In some call centres, turnover in staff can be as high as 30 per cent a year, although the larger companies are beginning to see the advantages of hanging on to experienced staff.

Appropriately, one popular software package used by management in call centres is marketed as "Total Control Made Easy". These white-collar factories often require articulate and adaptable people and some centres attract graduates who are still searching for a permanent career. One such employee - a 26-year-old graduate working at First Direct in Leeds - said he worked a nine-hour shift with half an hour for lunch. "It is noticed if you take 32 minutes rather than 30," he said.

"You are monitored by supervisors all the time and they sit next to you if there is a particular problem. You are given scores from one to five each month and you have a one-to one interview with your supervisor if you fall below target."

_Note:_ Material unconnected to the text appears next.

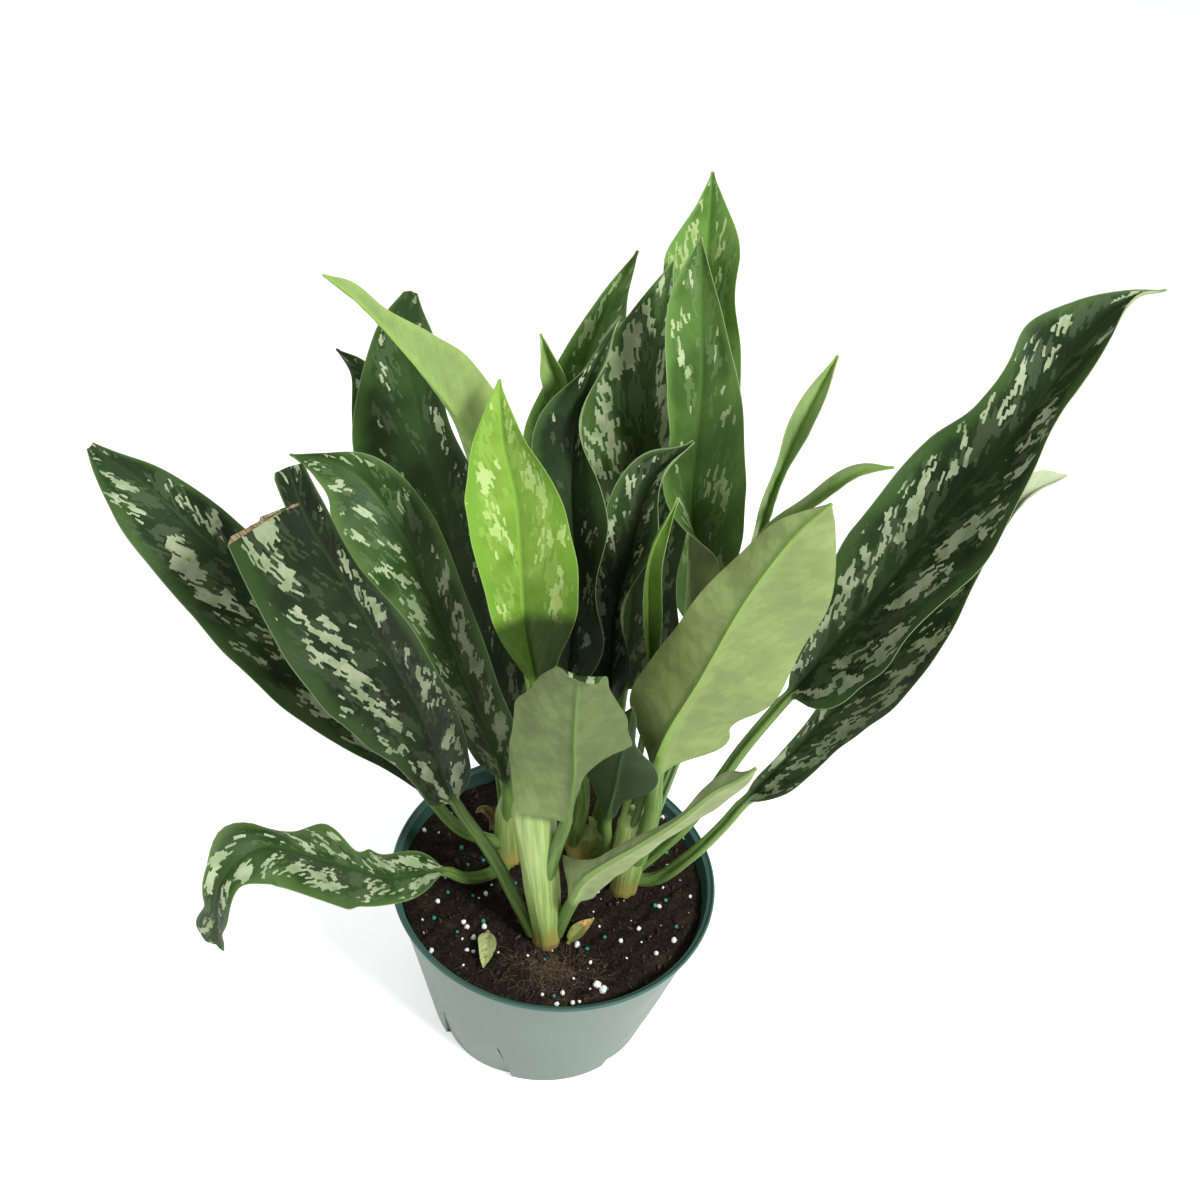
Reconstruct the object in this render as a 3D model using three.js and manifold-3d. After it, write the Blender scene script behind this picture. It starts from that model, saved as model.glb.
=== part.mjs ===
// A potted Chinese evergreen: a clump of long variegated leaves on pale stalks, in a small green pot.
//
// Millimetres, +Z up. The origin is the centre of the pot's underside, and -Y is the front.
// Each leaf is one solid: its stalk runs into the midrib, and the blade spreads from it. The stalks
// end in sockets in the shoots that carry them, and the shoots stand in holes in the soil.

import * as THREE from "three";
import Module from "manifold-3d";

const wasm = await Module();
wasm.setup();

// ---------------------------------------------------------------------------------------------
// Driving dimensions
// ---------------------------------------------------------------------------------------------

const CLEARANCE = 0.3; // between any two neighbouring pieces

const POT = {
  height: 92,
  rimRadius: 78,
  rimHeight: 2,
  rimInnerRadius: 76.6,
  wallTopRadius: 76.2, // outside of the wall, just under the rim
  baseRadius: 56,
  wall: 1.6,
  floor: 4.5,
  feet: 4, // panels that stand out around the foot, with shallow recesses between them
  footAngle: 47, // degrees of the circle that one of them takes
  firstFoot: -98, // where the front one starts, in degrees from +X
  recessHeight: 36,
  recessDepth: 1.9, // at a recess's two ends
  recessMiddle: 0.3, // share of that depth at its middle
  stepAngle: 1.2,
  slotWidth: 0.8, // drain slots, one at each step between panel and recess
  slotBottom: 2,
  slotHeight: 30,
  slotDepth: 22, // of the box that cuts one, enough to pass through the leaning wall
  slotLean: 0.2, // degrees that a panel gains on each side with every millimetre of height
  columns: 6, // on each panel and on each recess
};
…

He earns a basic pounds 11,800 a year which can reach pounds 13,000 with a bonus, but finds the regime "oppressive". He works non-stop and processes some 100 calls a day. "It's all right as long as you're doing well," he said.

The call companies reject criticism of their treatment of employees. Ann Gunter, head of telephony at NatWest, says staff at the bank's Harrogate call centre are "very very proud of what they do" and apart from the odd niggle "have an awful lot of fun".

Their view is supported by Alastair Hatchett, of research group Incomes Data Services, who says that while the work environment is "very pressured", a lot of younger people enjoy it and "seem to respond to the team-working environment".

Staff at Norwich Union Direct centres recently received pay rises of up to 18 per cent depending on productivity. "Good performers" received 8 per cent while small numbers got the top pay rises and the company's pay bill rose by around 10 per cent.

Employees, especially in areas of high unemployment, clearly appreciate the higher rates of pay they can earn.

Nevertheless, Ms Fernie identifies a problem of "burn out" which is often associated with the need to repeat endlessly the same basic script many times a day. "Eighteen months is usually about as much as a computer telephonist can cope with," she said.

Many centres increasingly rely on bonuses to motivate staff. Twenty-four hour operation also means that staff receive an increasing range of overtime and shift premium payments hitherto unknown in the traditional office.

Many of the big centres are located outside London to take advantage of plentiful relatively skilled staff and lower wages. London Electricity's billing operation, for instance, is now carried out in Sunderland.